* [WHAT IS EXPECTED] Repeat exactly the lines from the one containing "obj = cad_parts[name]" through the one containing "obj.data.materials.append(material)", both lines included, please, without any other lines.

* [SOURCE EXCERPT]
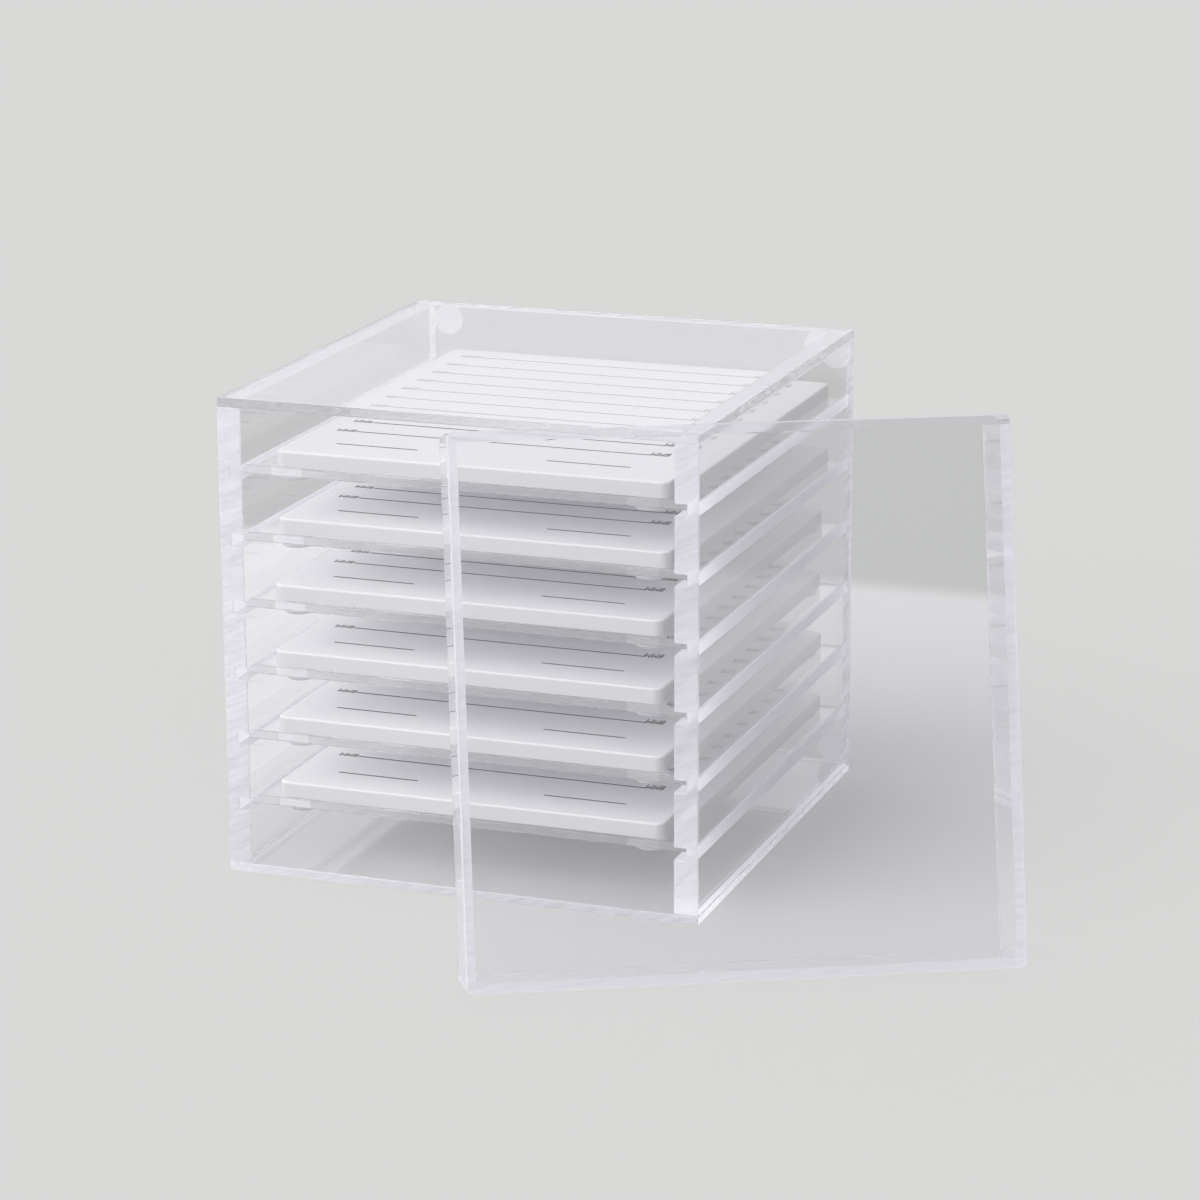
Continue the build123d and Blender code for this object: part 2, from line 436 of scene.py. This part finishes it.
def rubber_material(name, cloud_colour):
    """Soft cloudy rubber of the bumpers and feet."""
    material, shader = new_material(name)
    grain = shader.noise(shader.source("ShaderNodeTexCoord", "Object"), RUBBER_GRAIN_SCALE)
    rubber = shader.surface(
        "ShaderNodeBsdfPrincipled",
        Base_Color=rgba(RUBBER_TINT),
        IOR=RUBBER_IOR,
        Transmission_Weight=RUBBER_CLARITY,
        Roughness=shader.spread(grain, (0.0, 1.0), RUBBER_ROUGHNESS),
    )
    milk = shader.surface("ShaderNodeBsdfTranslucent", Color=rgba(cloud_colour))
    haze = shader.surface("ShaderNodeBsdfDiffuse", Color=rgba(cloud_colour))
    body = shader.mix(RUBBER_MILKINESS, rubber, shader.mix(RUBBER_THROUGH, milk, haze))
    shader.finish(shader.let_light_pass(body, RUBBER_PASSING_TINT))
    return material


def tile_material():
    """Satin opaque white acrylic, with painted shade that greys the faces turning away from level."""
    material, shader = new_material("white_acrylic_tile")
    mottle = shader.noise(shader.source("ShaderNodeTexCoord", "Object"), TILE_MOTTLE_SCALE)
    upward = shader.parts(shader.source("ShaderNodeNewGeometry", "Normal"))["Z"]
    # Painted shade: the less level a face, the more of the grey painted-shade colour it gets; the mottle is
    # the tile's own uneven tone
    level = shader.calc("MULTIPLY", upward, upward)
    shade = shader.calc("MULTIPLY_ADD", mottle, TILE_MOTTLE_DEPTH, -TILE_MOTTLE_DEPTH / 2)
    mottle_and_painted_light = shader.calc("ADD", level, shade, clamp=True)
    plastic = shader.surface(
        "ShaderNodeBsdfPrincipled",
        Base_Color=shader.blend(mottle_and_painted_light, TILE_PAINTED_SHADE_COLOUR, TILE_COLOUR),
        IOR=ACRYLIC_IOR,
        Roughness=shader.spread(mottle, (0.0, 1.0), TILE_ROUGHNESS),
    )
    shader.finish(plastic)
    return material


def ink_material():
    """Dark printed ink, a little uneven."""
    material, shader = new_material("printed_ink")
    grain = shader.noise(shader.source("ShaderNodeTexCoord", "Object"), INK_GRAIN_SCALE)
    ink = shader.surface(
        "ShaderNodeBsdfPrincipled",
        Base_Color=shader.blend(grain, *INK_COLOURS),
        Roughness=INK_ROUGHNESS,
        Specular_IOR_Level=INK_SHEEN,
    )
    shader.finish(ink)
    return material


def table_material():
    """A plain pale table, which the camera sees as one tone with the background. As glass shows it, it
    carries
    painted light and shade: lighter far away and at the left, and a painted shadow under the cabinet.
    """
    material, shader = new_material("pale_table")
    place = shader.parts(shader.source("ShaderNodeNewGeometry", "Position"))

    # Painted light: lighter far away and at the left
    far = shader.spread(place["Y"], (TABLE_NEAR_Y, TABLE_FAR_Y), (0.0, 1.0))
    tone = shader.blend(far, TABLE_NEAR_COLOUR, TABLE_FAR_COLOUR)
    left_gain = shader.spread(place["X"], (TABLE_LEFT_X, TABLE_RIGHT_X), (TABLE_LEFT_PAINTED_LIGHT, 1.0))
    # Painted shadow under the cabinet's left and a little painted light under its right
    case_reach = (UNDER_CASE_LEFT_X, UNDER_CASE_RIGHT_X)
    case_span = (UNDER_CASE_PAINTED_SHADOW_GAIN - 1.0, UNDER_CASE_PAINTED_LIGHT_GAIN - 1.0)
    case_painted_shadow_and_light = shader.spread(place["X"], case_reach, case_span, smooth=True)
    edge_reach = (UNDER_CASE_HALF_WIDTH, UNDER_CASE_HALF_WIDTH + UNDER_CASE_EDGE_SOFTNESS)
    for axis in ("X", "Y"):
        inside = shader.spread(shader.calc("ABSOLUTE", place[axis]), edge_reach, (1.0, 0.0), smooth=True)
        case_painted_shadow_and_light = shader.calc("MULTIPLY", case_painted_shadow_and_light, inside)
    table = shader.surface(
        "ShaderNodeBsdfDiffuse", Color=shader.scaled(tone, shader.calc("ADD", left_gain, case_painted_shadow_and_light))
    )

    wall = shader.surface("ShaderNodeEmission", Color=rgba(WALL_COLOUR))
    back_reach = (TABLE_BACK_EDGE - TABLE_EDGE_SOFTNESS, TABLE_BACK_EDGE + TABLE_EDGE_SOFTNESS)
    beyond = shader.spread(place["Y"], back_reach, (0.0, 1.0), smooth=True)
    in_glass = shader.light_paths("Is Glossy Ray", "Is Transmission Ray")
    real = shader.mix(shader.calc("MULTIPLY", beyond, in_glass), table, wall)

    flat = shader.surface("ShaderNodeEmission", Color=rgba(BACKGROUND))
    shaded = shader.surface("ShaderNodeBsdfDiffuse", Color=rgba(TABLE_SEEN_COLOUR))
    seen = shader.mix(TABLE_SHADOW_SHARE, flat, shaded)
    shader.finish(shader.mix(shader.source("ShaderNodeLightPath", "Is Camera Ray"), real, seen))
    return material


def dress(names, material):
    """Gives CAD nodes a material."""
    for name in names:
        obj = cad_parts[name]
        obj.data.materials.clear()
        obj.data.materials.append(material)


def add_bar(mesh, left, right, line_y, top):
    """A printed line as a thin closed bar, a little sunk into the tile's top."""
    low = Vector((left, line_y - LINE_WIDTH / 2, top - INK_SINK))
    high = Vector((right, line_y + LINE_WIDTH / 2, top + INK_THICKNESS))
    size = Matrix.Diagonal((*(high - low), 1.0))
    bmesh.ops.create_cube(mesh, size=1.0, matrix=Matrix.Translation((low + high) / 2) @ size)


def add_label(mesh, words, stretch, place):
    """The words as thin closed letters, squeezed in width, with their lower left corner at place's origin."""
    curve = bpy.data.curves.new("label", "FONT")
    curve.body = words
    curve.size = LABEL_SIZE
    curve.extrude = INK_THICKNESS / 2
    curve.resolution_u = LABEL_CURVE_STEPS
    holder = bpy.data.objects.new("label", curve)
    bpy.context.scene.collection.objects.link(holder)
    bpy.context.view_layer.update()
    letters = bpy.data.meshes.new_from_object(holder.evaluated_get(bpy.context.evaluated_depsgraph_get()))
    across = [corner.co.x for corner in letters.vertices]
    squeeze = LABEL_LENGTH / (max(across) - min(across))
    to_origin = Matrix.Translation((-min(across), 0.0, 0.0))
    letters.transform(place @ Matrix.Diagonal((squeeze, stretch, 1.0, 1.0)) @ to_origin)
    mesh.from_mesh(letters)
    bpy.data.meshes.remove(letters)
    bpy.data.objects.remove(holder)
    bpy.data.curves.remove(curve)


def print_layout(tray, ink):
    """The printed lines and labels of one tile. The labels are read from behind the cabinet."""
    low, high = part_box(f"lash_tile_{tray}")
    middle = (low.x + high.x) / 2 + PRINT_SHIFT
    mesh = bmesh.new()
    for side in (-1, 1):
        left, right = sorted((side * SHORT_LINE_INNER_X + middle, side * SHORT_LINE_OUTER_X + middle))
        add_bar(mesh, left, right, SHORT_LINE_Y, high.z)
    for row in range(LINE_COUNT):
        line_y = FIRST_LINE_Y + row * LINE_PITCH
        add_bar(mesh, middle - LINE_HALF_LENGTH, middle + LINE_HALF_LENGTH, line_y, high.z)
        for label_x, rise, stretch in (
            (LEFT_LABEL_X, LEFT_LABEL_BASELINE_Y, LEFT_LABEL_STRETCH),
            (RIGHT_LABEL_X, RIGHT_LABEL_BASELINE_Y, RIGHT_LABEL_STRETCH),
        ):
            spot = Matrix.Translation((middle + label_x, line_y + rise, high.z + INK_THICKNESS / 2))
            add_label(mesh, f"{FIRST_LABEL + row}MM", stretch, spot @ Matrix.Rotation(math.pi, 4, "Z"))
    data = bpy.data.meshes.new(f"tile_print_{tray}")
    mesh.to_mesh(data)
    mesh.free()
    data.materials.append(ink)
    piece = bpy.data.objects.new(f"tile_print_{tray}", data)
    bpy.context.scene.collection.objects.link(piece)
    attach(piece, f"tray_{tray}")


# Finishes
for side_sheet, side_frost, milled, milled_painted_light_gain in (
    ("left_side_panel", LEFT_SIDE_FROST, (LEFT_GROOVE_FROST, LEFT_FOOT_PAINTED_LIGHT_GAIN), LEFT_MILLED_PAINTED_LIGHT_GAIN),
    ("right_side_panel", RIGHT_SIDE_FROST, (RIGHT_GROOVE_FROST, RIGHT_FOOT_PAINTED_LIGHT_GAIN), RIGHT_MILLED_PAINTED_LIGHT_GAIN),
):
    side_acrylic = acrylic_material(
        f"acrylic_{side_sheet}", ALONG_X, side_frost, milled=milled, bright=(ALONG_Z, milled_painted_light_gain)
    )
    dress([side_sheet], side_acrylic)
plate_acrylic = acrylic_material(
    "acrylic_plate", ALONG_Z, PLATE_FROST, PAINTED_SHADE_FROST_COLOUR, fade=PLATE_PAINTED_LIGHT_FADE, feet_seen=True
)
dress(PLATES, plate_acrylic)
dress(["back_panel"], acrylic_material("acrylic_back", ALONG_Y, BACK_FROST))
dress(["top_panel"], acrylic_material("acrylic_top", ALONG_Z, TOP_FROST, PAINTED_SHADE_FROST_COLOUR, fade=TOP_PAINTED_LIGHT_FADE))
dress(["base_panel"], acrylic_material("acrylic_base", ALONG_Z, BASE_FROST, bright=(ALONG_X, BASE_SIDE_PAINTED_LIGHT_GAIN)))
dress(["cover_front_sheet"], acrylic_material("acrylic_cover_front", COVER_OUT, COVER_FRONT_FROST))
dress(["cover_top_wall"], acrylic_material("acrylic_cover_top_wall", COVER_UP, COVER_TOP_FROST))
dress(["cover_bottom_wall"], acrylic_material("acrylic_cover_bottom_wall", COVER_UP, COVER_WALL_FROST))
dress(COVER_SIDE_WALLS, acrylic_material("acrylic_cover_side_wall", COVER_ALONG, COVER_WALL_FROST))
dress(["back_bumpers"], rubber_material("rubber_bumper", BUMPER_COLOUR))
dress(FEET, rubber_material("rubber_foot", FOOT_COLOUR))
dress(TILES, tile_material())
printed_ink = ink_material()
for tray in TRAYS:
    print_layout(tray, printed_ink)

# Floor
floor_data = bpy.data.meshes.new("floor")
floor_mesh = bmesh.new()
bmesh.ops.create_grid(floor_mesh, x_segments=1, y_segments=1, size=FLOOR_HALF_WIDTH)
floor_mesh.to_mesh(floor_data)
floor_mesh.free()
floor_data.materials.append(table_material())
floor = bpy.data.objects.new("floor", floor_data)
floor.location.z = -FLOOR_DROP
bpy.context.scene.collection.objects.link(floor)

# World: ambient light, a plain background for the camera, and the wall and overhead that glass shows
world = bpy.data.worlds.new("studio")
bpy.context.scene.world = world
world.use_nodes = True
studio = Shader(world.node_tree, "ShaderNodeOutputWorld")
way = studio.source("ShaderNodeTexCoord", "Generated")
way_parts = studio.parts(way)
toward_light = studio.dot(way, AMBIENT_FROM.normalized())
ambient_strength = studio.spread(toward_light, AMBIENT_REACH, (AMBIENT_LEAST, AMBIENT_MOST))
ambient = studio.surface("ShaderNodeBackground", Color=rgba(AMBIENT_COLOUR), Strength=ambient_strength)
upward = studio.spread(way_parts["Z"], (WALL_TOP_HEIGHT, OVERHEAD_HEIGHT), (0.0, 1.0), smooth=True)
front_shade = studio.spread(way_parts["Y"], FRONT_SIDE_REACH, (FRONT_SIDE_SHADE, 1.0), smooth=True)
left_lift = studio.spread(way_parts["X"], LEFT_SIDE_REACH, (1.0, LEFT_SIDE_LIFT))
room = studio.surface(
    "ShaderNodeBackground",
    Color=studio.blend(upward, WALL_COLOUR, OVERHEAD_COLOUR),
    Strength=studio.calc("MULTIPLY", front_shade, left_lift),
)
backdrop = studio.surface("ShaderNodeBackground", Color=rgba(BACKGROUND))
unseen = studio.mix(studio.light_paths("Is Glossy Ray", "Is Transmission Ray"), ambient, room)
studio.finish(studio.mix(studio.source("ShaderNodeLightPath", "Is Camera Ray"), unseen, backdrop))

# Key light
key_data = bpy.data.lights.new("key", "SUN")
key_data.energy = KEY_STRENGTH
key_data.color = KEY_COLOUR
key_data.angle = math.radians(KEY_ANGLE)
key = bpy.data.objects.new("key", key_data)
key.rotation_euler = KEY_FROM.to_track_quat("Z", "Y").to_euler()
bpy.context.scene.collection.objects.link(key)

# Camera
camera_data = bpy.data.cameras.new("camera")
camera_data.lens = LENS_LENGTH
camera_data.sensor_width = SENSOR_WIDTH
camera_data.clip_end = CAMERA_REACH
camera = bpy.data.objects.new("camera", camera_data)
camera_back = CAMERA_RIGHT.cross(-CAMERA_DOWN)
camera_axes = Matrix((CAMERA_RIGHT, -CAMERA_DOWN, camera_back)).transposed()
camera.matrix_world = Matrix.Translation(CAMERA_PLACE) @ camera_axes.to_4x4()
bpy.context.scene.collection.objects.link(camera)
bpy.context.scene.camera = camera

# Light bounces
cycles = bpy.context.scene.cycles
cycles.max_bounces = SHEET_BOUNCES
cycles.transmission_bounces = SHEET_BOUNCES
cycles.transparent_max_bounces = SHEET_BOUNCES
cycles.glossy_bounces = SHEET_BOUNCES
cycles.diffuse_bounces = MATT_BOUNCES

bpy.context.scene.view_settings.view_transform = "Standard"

* [RESULT BELOW]
        obj = cad_parts[name]
        obj.data.materials.clear()
        obj.data.materials.append(material)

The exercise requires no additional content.